La festa del “Sol Invictus” e il culto della rinascita
A questo punto è necessaria una premessa: nei giorni intorno al solstizio d’inverno (21 dicembre), il Sole sembra precipitare nell’oscurità per poi tornare a mostrarsi più forte e vitale dai giorni successivi in poi. Un momento delicato per la sopravvivenza delle comunità arcaiche, dipendenti in tutto dalla buona riuscita dei raccolti: cosa sarebbe accaduto se il Sole non fosse risorto? Ecco perché gli antichi romani il 25 dicembre celebravano la festa del “Sol Invictus”, considerata dagli storici l’origine “pagana” del Natale. Il culto, che veniva dalla Persia ed era legato a Mitra, attraverso riti e sacrifici restituiva forza al Sole per assicurarne la rinascita.
La dodicesima notte
Ma i Romani credevano anche che nelle dodici notti successive al solstizio d’inverno alcune figure femminili – la dea Diana e le sue ancelle – volassero sui campi appena seminati per propiziare la fertilità dei futuri raccolti (una credenza peraltro sopravvissuta per secoli all’avvento del Cristianesimo). Il rimando è ancora presente in Gran Bretagna, dove si festeggia la notte tra il 5 e il 6 gennaio (la dodicesima notte dopo il Natale, che dà il titolo alla celebre commedia di Shakespeare), culmine delle celebrazioni invernali, anticamente caratterizzata dal capovolgimento della realtà come gli antichi Saturnalia. Un’altra ipotesi collega la Befana con l’antica festa romana del primo dell’anno in onore di Giano – ecco spiegato il nome gennaio – e Strenia (da cui deriva il termine strenna), durante la quale si scambiavano doni.
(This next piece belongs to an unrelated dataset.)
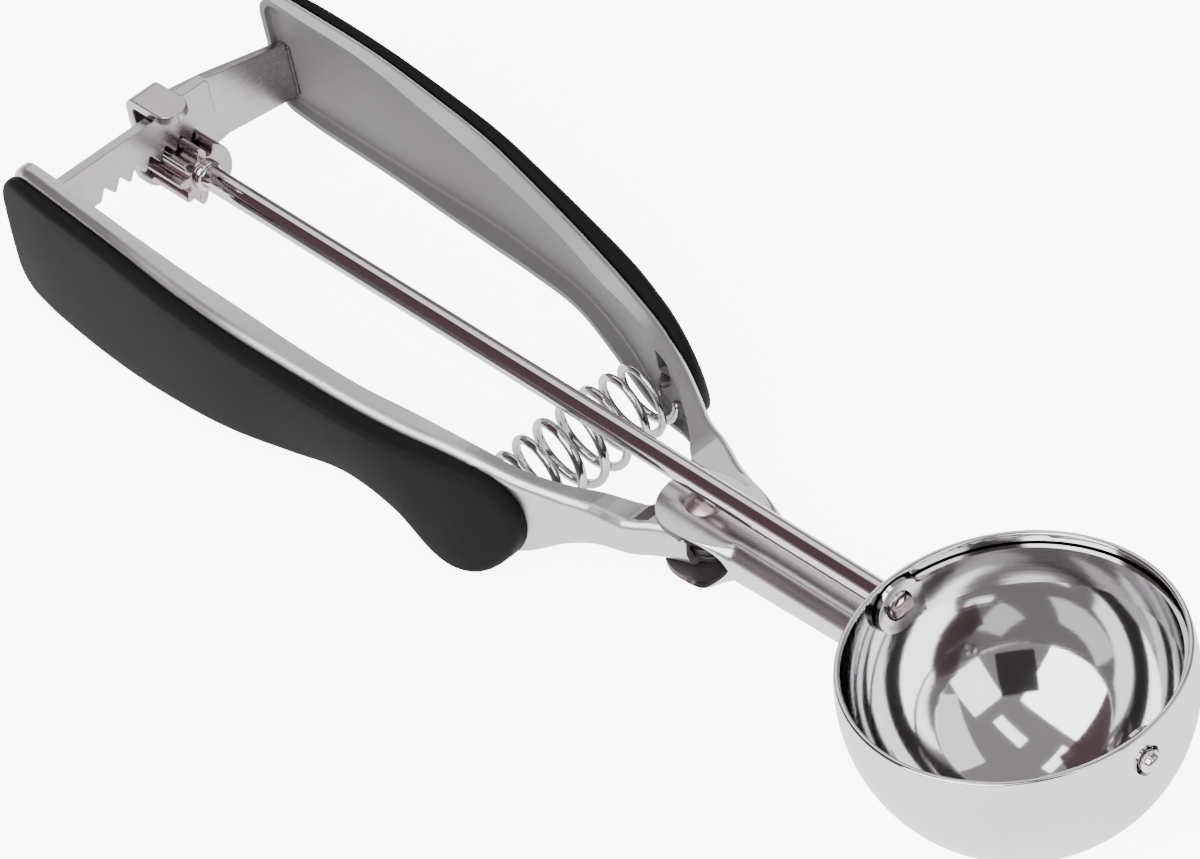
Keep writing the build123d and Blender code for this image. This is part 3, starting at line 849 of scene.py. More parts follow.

La Befana, un esempio di sincretismo
Nel Nord e nel Centro Europa la Befana richiama la figura celtica di Perchta, della scandinava Frigg, di Holda in Nord Europa, di Bertha in Gran Bretagna e Berchta nelle tradizioni alpine pre-cristiane. Divinità protettrici degli animali e dei campi, raffigurate come un’anziana signora, personificazione della spoglia natura invernale: una vecchia gobba dai piedi enormi, col naso adunco e capelli bianchi spettinati, vestita di stracci che, volando sui campi di notte, ne propizia la fertilità. La cristianizzazione di queste antiche divinità, inglobate e assimilate alla nuova religione, rappresenta dunque un chiaro esempio di sincretismo che peraltro ritroviamo anche in un altro aspetto. Il carbone lasciato nelle calze dei bambini “cattivi”, infatti, altro non è che il ricordo della cenere lasciata dai falò, antichi simboli di purificazione, accesi per scacciare l’anno vecchio con il suo carico di negatività. Un altro simbolo ancestrale legato alla simbologia del rinnovamento.
Dolce vecchina o strega?
Complici le contaminazioni con la festa di Halloween, ultimamente la Befana viene rappresentata a cavallo di una scopa, con stivali e cappello a punta nero: la classica immagine delle streghe. Però le differenze sono molte: la nostra vecchina vola su una scopa come loro, ma la cavalca al contrario. Sul capo porta un fazzoletto annodato sotto al mento. La calza dei doni non è altro che un vecchio sacco di iuta che allungato sembra un calzettone.